§ Short problem
Copy only this: the line containing "gland_place(at_cap) * guide_bush()", the line containing "for corner in", and every line between them, exactly as written.

** START **

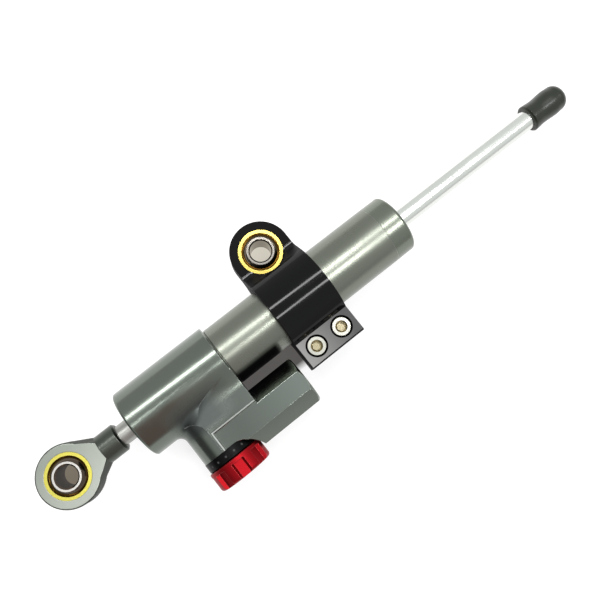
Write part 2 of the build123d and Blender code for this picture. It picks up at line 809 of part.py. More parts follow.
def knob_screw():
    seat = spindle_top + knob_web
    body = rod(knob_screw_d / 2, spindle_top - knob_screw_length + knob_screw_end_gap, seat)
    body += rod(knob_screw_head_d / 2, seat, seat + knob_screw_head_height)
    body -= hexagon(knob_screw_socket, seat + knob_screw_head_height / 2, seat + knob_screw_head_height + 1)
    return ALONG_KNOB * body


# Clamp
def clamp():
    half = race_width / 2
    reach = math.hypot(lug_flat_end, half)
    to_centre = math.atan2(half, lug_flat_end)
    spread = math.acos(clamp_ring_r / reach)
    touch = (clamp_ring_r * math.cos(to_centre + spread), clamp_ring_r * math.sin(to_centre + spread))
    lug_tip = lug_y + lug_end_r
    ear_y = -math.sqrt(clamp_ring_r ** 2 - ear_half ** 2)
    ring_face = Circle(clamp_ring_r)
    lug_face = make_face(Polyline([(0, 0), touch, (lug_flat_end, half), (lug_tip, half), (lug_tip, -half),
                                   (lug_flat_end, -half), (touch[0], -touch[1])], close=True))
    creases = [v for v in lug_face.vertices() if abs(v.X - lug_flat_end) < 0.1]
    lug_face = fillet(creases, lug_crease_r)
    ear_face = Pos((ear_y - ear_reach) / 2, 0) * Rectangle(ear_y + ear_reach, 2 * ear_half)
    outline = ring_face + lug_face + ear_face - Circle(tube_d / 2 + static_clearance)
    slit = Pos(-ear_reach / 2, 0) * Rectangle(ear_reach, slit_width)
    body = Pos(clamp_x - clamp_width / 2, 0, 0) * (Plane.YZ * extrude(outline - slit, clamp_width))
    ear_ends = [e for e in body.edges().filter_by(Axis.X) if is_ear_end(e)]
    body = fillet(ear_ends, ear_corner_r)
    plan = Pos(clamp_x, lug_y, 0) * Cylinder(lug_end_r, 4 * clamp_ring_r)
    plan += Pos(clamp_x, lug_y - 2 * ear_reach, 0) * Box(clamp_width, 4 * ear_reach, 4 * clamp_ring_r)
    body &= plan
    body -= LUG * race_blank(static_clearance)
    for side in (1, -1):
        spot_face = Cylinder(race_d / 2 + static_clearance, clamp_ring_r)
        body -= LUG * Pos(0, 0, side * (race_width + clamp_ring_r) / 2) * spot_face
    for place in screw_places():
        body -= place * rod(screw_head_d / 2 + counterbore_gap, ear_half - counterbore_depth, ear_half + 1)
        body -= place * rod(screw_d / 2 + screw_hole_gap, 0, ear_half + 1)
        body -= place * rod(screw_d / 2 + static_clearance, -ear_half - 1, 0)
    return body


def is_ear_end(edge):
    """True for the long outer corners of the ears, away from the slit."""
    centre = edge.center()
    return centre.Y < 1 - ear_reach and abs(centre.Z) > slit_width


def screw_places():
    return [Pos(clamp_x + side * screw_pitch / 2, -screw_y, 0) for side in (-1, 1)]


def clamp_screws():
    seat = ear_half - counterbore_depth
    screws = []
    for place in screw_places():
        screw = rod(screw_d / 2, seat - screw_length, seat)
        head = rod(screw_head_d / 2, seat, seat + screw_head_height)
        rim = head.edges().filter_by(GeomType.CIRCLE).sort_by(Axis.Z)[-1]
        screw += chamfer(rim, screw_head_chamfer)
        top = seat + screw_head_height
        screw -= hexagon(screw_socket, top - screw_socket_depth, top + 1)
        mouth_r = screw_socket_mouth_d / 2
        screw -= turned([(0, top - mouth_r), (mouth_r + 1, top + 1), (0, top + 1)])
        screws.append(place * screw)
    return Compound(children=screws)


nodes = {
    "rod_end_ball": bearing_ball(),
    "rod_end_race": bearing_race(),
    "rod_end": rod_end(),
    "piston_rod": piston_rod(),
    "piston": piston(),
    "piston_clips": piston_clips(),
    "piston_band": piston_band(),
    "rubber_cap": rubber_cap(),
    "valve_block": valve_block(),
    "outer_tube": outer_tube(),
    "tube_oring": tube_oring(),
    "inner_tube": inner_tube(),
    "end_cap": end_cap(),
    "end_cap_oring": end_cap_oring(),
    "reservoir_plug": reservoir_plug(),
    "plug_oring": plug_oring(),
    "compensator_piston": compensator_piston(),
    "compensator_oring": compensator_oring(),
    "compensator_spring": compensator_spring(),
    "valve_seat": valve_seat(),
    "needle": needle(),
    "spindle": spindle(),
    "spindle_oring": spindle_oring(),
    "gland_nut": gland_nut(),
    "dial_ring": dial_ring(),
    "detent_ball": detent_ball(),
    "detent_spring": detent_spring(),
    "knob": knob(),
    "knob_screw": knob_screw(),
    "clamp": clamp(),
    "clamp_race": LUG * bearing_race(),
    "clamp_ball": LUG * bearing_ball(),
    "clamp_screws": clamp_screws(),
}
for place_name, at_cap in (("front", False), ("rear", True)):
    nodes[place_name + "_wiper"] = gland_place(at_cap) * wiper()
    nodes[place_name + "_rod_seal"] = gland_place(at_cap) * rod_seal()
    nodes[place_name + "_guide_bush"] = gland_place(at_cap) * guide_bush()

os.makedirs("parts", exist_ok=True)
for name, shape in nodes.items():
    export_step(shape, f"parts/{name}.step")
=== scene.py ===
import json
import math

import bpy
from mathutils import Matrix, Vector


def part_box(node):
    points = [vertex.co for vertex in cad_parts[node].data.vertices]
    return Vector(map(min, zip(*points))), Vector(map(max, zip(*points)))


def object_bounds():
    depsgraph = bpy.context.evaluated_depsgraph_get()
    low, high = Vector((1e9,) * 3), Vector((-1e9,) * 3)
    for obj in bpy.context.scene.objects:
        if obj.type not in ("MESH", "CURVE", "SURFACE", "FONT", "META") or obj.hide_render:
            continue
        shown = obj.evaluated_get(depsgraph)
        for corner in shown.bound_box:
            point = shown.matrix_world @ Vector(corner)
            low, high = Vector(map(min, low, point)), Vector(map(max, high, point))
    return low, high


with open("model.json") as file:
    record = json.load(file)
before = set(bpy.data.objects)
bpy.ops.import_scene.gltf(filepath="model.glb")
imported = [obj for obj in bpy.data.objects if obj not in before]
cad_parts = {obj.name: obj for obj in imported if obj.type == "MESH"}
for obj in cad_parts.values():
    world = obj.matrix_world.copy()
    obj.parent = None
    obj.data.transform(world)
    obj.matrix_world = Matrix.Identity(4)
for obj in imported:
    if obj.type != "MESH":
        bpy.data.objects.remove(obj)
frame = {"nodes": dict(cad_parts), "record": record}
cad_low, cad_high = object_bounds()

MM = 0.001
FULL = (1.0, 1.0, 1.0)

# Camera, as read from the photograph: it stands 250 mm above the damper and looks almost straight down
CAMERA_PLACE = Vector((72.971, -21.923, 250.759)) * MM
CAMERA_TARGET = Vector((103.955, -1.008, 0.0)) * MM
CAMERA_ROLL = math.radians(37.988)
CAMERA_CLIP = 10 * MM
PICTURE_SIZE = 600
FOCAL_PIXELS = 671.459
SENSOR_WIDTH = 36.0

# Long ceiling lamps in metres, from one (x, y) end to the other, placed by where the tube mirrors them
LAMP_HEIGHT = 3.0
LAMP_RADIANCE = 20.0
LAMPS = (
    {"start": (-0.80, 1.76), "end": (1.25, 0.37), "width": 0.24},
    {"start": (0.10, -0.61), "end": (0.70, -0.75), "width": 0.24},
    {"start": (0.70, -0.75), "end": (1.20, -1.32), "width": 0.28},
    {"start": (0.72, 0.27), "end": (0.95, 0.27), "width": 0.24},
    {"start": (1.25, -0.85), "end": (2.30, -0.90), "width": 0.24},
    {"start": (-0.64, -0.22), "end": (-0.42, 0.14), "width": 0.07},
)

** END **

§ Finished exercise
    nodes[place_name + "_guide_bush"] = gland_place(at_cap) * guide_bush()

os.makedirs("parts", exist_ok=True)
for name, shape in nodes.items():
    export_step(shape, f"parts/{name}.step")
=== scene.py ===
import json
import math

import bpy
from mathutils import Matrix, Vector


def part_box(node):
    points = [vertex.co for vertex in cad_parts[node].data.vertices]
    return Vector(map(min, zip(*points))), Vector(map(max, zip(*points)))


def object_bounds():
    depsgraph = bpy.context.evaluated_depsgraph_get()
    low, high = Vector((1e9,) * 3), Vector((-1e9,) * 3)
    for obj in bpy.context.scene.objects:
        if obj.type not in ("MESH", "CURVE", "SURFACE", "FONT", "META") or obj.hide_render:
            continue
        shown = obj.evaluated_get(depsgraph)
        for corner in shown.bound_box:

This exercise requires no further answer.